New Jersey’s $72 billion public-employee pension system is now banned from investing in companies that boycott Israel to protest its treatment of Palestinians under a measure Gov. Chris Christie signed into law yesterday. But questions are already being raised about the constitutionality of the law and whether it could withstand a court challenge on free-speech grounds.
The legislation seeking to establish the ban was passed with overwhelming bipartisan support by both houses of the state Legislature earlier this year in response to a movement known as BDS, which stands for Boycott, Divestment, and Sanction.
The BDS movement was launched by nonviolent Palestinian activists more than 10 years ago in response to Israel’s longstanding occupation of Palestinian territories. Israel’s government and its supporters have been aggressively pushing back against the movement, saying it is divisive and anti-Semitic, harkening back to Holocaust-era boycotts.
Christie echoed those concerns following an afternoon bill-signing ceremony held in the State House yesterday, and legislative sponsors also stressed New Jersey’s close economic ties to Israel as a reason to enact the ban. But officials from the state chapter of the American Civil Liberties Union, citing First Amendment concerns, promised to keep a close eye on how the ban is implemented and didn’t rule out taking legal action to overturn it.
The new law requires the state Division of Investment, the agency within the Department of Treasury that manages the pension system’s assets on a daily basis, to shed within two years any stakes in companies that boycott “the goods, products, or businesses of Israel.” The law also calls for an annual report updating measures that DOI has taken to comply with the new prohibition. Similar bans are already in place to keep state pension-system assets from being invested in companies doing business with Iran and Sudan.
The bans in New York and South Carolina prevent the state government in those two states from doing business with companies that support boycotting Israel, while the Illinois measure also applies to the investment of state pension-system assets.
The BDS movement takes the same general approach that was used in the 1980s to apply pressure on apartheid-era South Africa. In this case, the movement stresses nonviolent economic boycotts and sanctions as an alternative to terrorism and other violent resistance of Israel’s occupation and settlement building in territories it has controlled since 1967.
Christie said during the event yesterday that maintaining investment deals with companies that have decided to boycott Israel “contradicts the long history of friendship between New Jersey and Israel.” He also said he hopes New Jersey’s new law encourages other states to take similar action against the BDS movement.
“Israel is not just our friend and ally,” said Christie, who visited the region personally during an official trip to the Middle East in 2012. “They are our partners in peace across the world.”
The investment ban’s Democratic sponsors offered similar comments after the bill-signing, pointing to the more than $1 billion in goods and services that are traded each year between New Jersey and Israel.
“Israel has been a vibrant trading partner with New Jersey, and making sure that we are not investing in companies that seek to hurt its interests or those of its people sends a clear message that we will not stand for this kind of discrimination,” said Senate Majority Leader Loretta Weinberg (D-Bergen).

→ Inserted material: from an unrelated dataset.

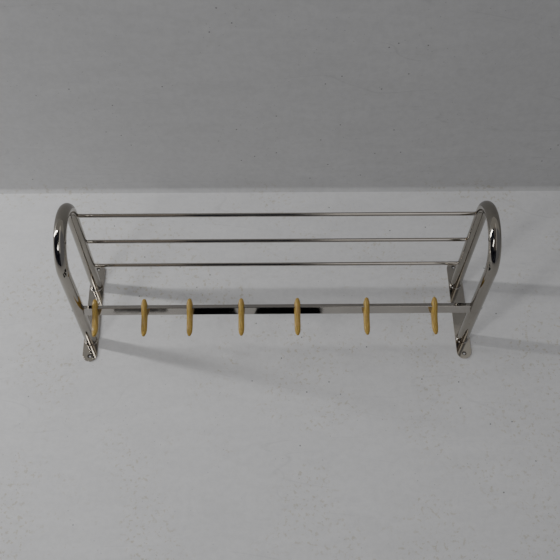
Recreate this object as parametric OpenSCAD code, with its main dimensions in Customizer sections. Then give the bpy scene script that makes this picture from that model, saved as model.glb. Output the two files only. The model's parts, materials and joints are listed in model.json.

“Our multibillion-dollar pension fund is a formidable disincentive for those considering boycotting Israel,” said Assembly Budget Committee Chairman Gary Schaer (D-Passaic).
It’s unclear exactly how the new ban will impact the overall pension system, which covers the retirement of an estimated 770,000 current and retired public workers in New Jersey but remains deep in debt due to years of underfunding. When asked earlier this year whether any current investments would run afoul of the legislation seeking to enact the ban, a spokesman for Treasury said he was not aware of any.
A fiscal note prepared earlier this summer by the nonpartisan state Office of Legislative Services said the state would likely have to spend some money to hire a firm to conduct the evaluation of companies that could be subject to the new ban. But the legislative analysts said it’s unclear whether the broader ban would help or hurt the health of the system given the imprecise nature of predicting future financial-market conditions. The analysts also said it may be impossible to fully prohibit such investments since outside managers of hedge funds and other alternative investments that the pension system currently owns often shield their investments from disclosure, citing the need to protect proprietary strategies.
Alexander Shalom, senior staff attorney with the New Jersey chapter of the ACLU, said his organization will be watching closely to see how exactly the state will implement the anti-BDS ban. Shalom said by enacting the prohibition against companies boycotting Israel, the state is now effectively putting itself in the position of having to police actions taken by private companies to determine whether those actions constitute a “boycott.” He also cited as a concern longstanding federal legal precedent that has established there is a right to boycott in the U.S. under the First Amendment of the U.S. Constitution.
“We’re concerned about the chilling effect that the law will have,” Shalom said.
He said those who support the BDS movement clearly oppose the Israeli government’s policy as it relates to the treatment of Palestinians, not the entire Jewish religion. The allegation that BDS is anti-Semitic is “a classic trope of a bully,” Shalom said.